Once upon a time there was a service called Prestel The idea was that by connecting a computer to the telephone line, you could access a remote central computer containing a database of information. A kind of much expanded and turbo-charged Teletext service. Further, and unlike Teletext, you could interact: You could send messages to other users, order goods and services, make reservations, and take part in various multi-user facilities such as chat rooms.

Sounds a bit like something we have today?


Nowadays, Prestel has long since disappeared and is virtually forgotten. IT, never an industry to have much regard for it’s own history and heritage, doesn’t celebrate past advances much. Even important historical figures such as Alan Turing (who is becoming regarded as something of a father of computing) are almost unknown today. It is left to volunteers and enthusiasts to raise the profile of the past. (A tip of the hat to Jason Gorman and others who are doing this).

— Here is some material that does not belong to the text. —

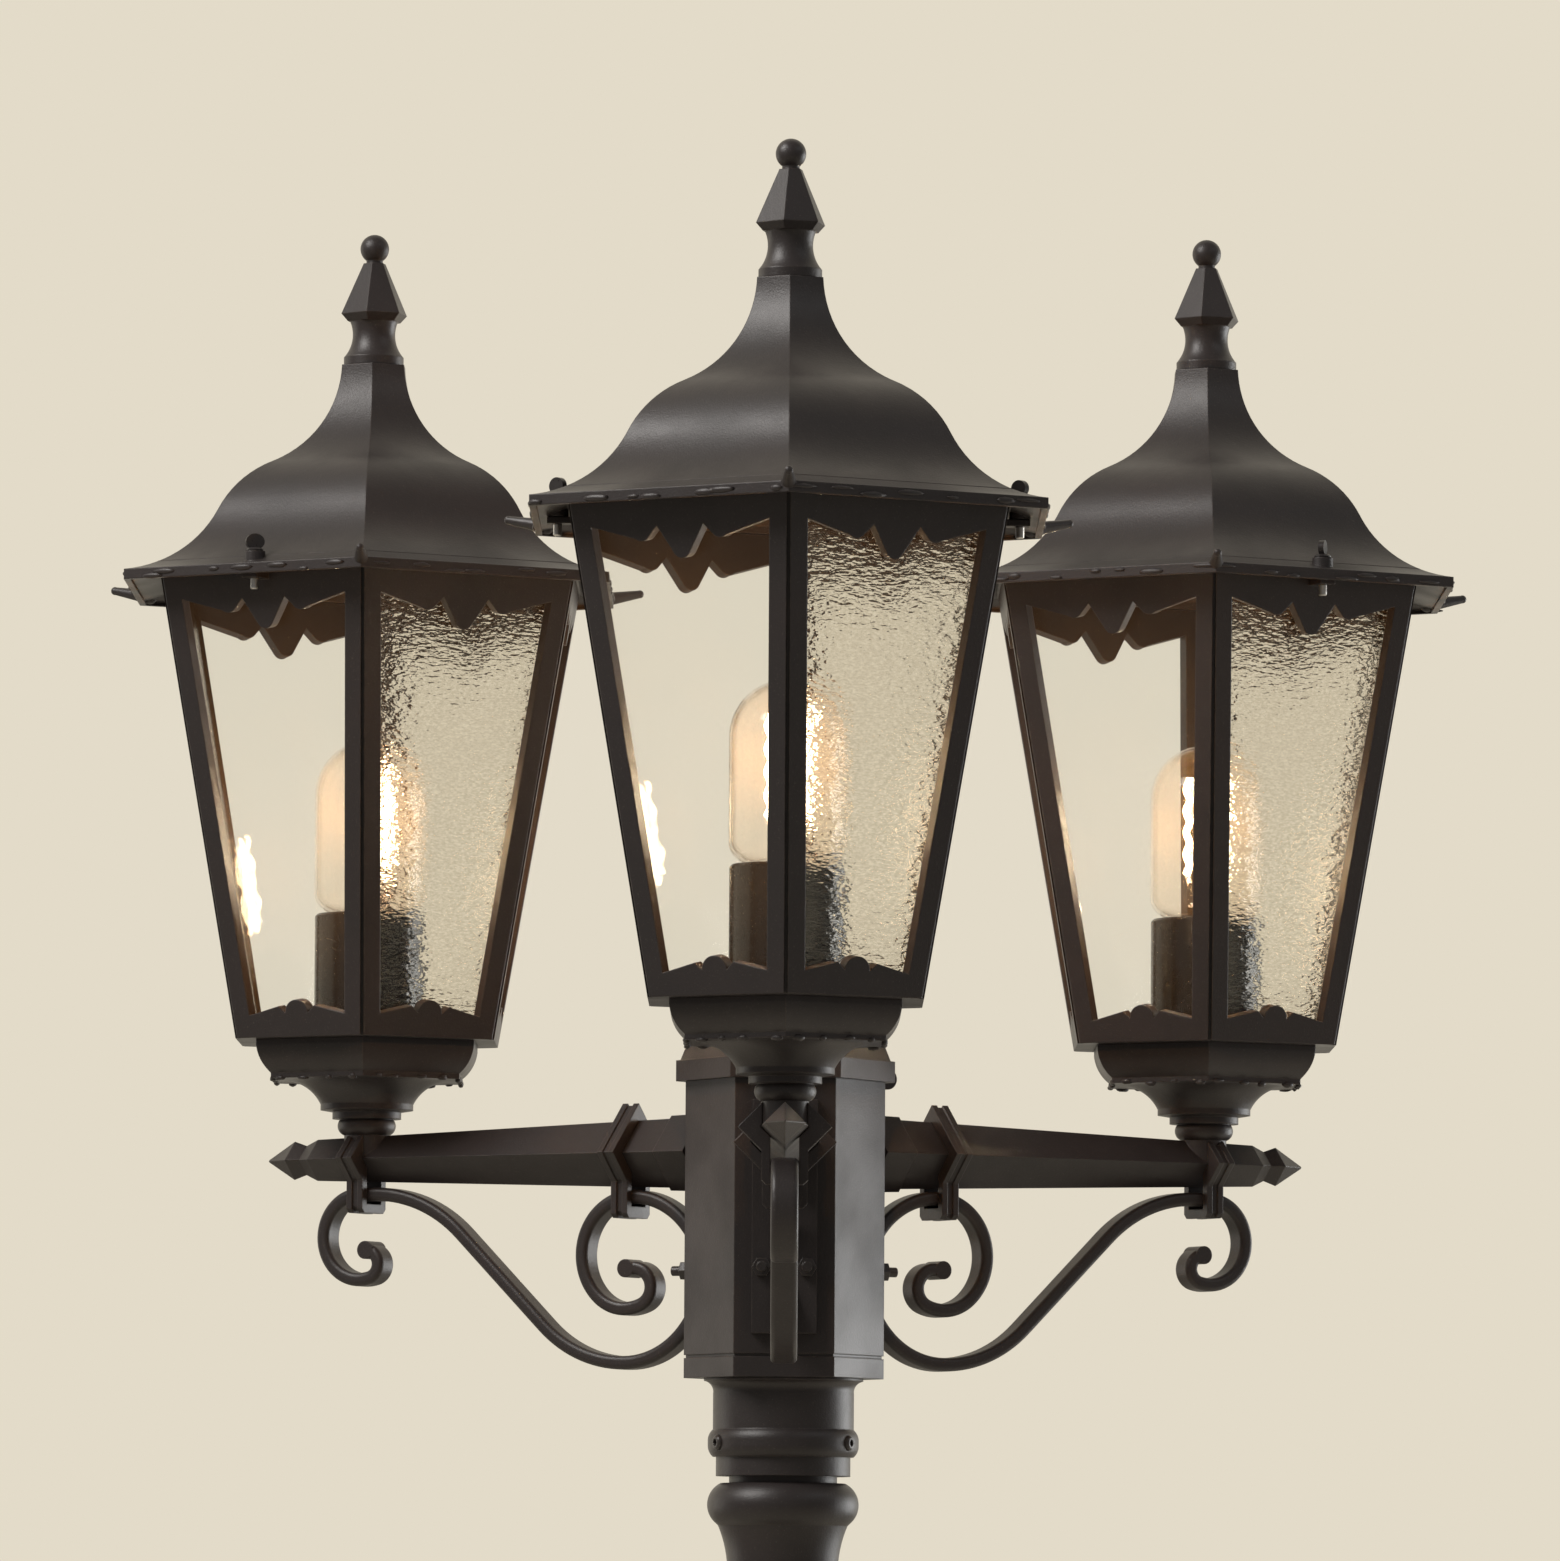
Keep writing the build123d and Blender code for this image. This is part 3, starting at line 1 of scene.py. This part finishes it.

In one of my less successful predictions (though to be fair, I was still at school when I made it), I thought at the time that Prestel was the future. I thought people would embrace it with open arms. Instead it was pretty much written off as expensive and pointless by most and never achieved more than 90000 subscribers. In a weird twist of fate, the point at which It may have started really breaking through into the mainstream coincided with the internet and World Wide Web taking off. It is perhaps Ironic that one of the reasons for Prestel’s unpopularity was the fact that to connect to it involved the cost of a local telephone call. Yet when the web took off (in the era of dial-up modems – no broadband yet) people seemed to forget that that was exactly what they had to do.

The rest is history. Prestel was dead and buried before it even got properly started.

Should we feel nostalgic or emotional about such things? I do – though I’m not entirely sure why. In a way, you could just dismiss the whole thing as a failure. After all, many printed magazines had more subscribers than Prestel ever did. But it did do one important thing: By planting the seeds of an online world, people could at least see the possibilities for real. It wasn’t just research lab theory – It worked. Technology could deliver instant information and interaction into your home. People hopefully would (and did) get enthused and strive for a bigger, better and more ubiquitous online world. And we all know where that led.